_What you have to do_
Print all the data, keeping every line exactly as it is.

_Data lines_
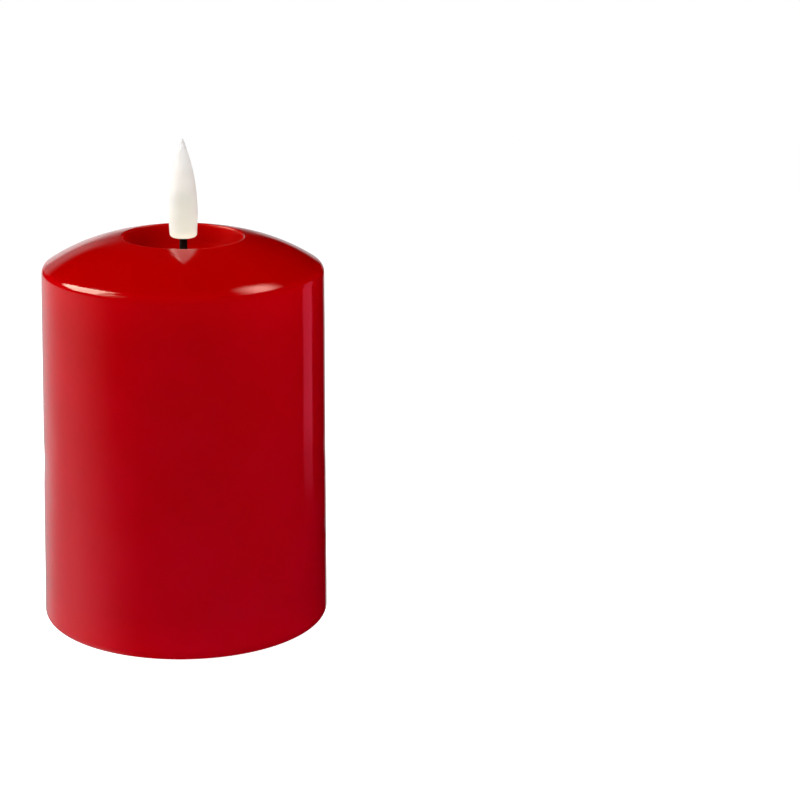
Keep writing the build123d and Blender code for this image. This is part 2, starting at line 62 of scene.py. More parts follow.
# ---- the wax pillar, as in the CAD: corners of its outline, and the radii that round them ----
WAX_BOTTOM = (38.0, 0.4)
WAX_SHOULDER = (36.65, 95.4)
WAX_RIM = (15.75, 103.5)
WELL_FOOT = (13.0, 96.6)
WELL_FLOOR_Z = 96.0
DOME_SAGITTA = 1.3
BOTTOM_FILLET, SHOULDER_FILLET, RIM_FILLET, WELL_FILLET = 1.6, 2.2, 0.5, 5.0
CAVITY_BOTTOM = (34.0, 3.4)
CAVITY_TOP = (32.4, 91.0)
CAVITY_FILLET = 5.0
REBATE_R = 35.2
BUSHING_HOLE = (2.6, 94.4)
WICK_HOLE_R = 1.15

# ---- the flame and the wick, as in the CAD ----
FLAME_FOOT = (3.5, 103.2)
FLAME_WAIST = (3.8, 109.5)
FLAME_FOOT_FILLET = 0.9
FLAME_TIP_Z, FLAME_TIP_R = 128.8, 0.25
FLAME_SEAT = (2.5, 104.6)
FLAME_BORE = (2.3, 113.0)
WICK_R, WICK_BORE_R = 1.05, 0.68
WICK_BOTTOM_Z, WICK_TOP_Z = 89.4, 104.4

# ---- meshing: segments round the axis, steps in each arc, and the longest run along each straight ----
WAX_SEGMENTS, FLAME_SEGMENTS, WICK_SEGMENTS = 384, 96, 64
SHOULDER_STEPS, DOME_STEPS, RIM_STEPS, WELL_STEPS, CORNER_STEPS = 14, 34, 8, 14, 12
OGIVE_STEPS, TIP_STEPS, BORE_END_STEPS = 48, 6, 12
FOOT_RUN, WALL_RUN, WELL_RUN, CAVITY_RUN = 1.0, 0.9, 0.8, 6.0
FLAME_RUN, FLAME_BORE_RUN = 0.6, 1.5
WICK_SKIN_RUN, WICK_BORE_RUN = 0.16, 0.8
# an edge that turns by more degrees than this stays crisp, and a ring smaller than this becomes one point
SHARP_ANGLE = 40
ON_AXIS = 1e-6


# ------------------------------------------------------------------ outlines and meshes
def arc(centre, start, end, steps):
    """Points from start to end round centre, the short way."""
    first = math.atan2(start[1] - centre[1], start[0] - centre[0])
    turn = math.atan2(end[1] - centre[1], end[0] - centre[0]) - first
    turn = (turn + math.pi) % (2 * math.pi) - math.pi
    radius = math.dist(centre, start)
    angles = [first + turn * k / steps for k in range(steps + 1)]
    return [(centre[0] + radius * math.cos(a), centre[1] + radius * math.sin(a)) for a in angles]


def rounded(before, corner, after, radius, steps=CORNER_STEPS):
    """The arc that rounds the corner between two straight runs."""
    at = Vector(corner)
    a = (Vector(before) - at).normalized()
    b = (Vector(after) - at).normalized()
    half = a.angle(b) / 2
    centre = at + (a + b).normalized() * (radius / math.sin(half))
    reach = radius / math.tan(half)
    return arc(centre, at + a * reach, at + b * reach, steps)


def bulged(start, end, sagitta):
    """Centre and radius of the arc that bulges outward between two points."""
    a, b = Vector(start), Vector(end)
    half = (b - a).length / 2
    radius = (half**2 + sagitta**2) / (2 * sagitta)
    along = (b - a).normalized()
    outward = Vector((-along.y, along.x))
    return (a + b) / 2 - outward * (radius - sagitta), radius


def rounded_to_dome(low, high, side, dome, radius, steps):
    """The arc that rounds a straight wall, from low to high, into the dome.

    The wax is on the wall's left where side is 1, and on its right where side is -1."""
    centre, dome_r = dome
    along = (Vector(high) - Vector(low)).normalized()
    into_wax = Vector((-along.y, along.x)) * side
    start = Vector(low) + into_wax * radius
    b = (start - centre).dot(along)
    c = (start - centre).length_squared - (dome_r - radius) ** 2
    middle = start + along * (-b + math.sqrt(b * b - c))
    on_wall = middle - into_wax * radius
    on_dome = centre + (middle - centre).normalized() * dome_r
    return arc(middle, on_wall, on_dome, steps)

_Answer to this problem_
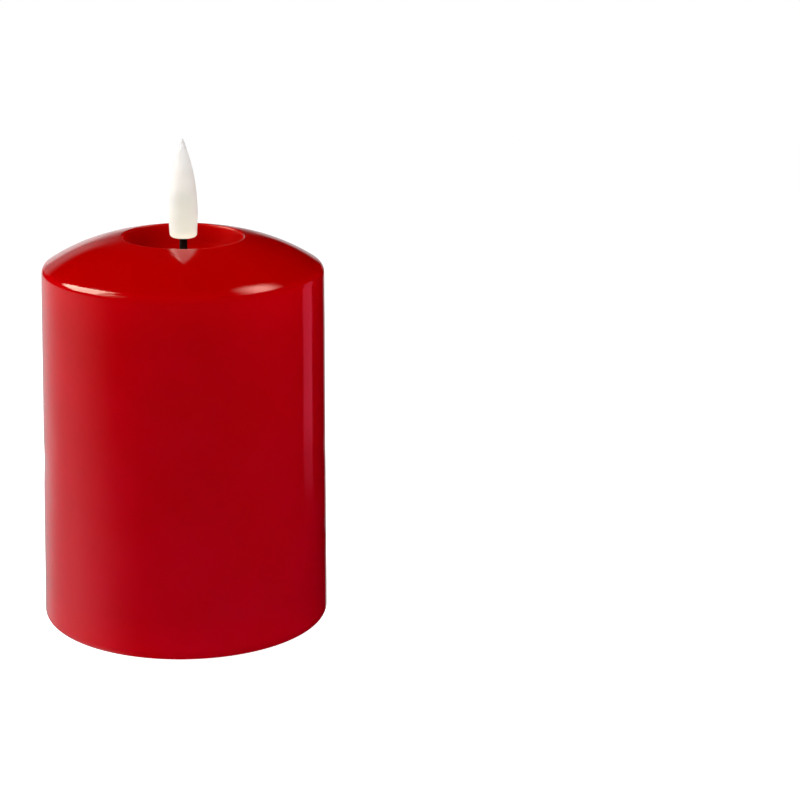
Keep writing the build123d and Blender code for this image. This is part 2, starting at line 62 of scene.py. More parts follow.
# ---- the wax pillar, as in the CAD: corners of its outline, and the radii that round them ----
WAX_BOTTOM = (38.0, 0.4)
WAX_SHOULDER = (36.65, 95.4)
WAX_RIM = (15.75, 103.5)
WELL_FOOT = (13.0, 96.6)
WELL_FLOOR_Z = 96.0
DOME_SAGITTA = 1.3
BOTTOM_FILLET, SHOULDER_FILLET, RIM_FILLET, WELL_FILLET = 1.6, 2.2, 0.5, 5.0
CAVITY_BOTTOM = (34.0, 3.4)
CAVITY_TOP = (32.4, 91.0)
CAVITY_FILLET = 5.0
REBATE_R = 35.2
BUSHING_HOLE = (2.6, 94.4)
WICK_HOLE_R = 1.15

# ---- the flame and the wick, as in the CAD ----
FLAME_FOOT = (3.5, 103.2)
FLAME_WAIST = (3.8, 109.5)
FLAME_FOOT_FILLET = 0.9
FLAME_TIP_Z, FLAME_TIP_R = 128.8, 0.25
FLAME_SEAT = (2.5, 104.6)
FLAME_BORE = (2.3, 113.0)
WICK_R, WICK_BORE_R = 1.05, 0.68
WICK_BOTTOM_Z, WICK_TOP_Z = 89.4, 104.4

# ---- meshing: segments round the axis, steps in each arc, and the longest run along each straight ----
WAX_SEGMENTS, FLAME_SEGMENTS, WICK_SEGMENTS = 384, 96, 64
SHOULDER_STEPS, DOME_STEPS, RIM_STEPS, WELL_STEPS, CORNER_STEPS = 14, 34, 8, 14, 12
OGIVE_STEPS, TIP_STEPS, BORE_END_STEPS = 48, 6, 12
FOOT_RUN, WALL_RUN, WELL_RUN, CAVITY_RUN = 1.0, 0.9, 0.8, 6.0
FLAME_RUN, FLAME_BORE_RUN = 0.6, 1.5
WICK_SKIN_RUN, WICK_BORE_RUN = 0.16, 0.8
# an edge that turns by more degrees than this stays crisp, and a ring smaller than this becomes one point
SHARP_ANGLE = 40
ON_AXIS = 1e-6


# ------------------------------------------------------------------ outlines and meshes
def arc(centre, start, end, steps):
    """Points from start to end round centre, the short way."""
    first = math.atan2(start[1] - centre[1], start[0] - centre[0])
    turn = math.atan2(end[1] - centre[1], end[0] - centre[0]) - first
    turn = (turn + math.pi) % (2 * math.pi) - math.pi
    radius = math.dist(centre, start)
    angles = [first + turn * k / steps for k in range(steps + 1)]
    return [(centre[0] + radius * math.cos(a), centre[1] + radius * math.sin(a)) for a in angles]


def rounded(before, corner, after, radius, steps=CORNER_STEPS):
    """The arc that rounds the corner between two straight runs."""
    at = Vector(corner)
    a = (Vector(before) - at).normalized()
    b = (Vector(after) - at).normalized()
    half = a.angle(b) / 2
    centre = at + (a + b).normalized() * (radius / math.sin(half))
    reach = radius / math.tan(half)
    return arc(centre, at + a * reach, at + b * reach, steps)


def bulged(start, end, sagitta):
    """Centre and radius of the arc that bulges outward between two points."""
    a, b = Vector(start), Vector(end)
    half = (b - a).length / 2
    radius = (half**2 + sagitta**2) / (2 * sagitta)
    along = (b - a).normalized()
    outward = Vector((-along.y, along.x))
    return (a + b) / 2 - outward * (radius - sagitta), radius


def rounded_to_dome(low, high, side, dome, radius, steps):
    """The arc that rounds a straight wall, from low to high, into the dome.

    The wax is on the wall's left where side is 1, and on its right where side is -1."""
    centre, dome_r = dome
    along = (Vector(high) - Vector(low)).normalized()
    into_wax = Vector((-along.y, along.x)) * side
    start = Vector(low) + into_wax * radius
    b = (start - centre).dot(along)
    c = (start - centre).length_squared - (dome_r - radius) ** 2
    middle = start + along * (-b + math.sqrt(b * b - c))
    on_wall = middle - into_wax * radius
    on_dome = centre + (middle - centre).normalized() * dome_r
    return arc(middle, on_wall, on_dome, steps)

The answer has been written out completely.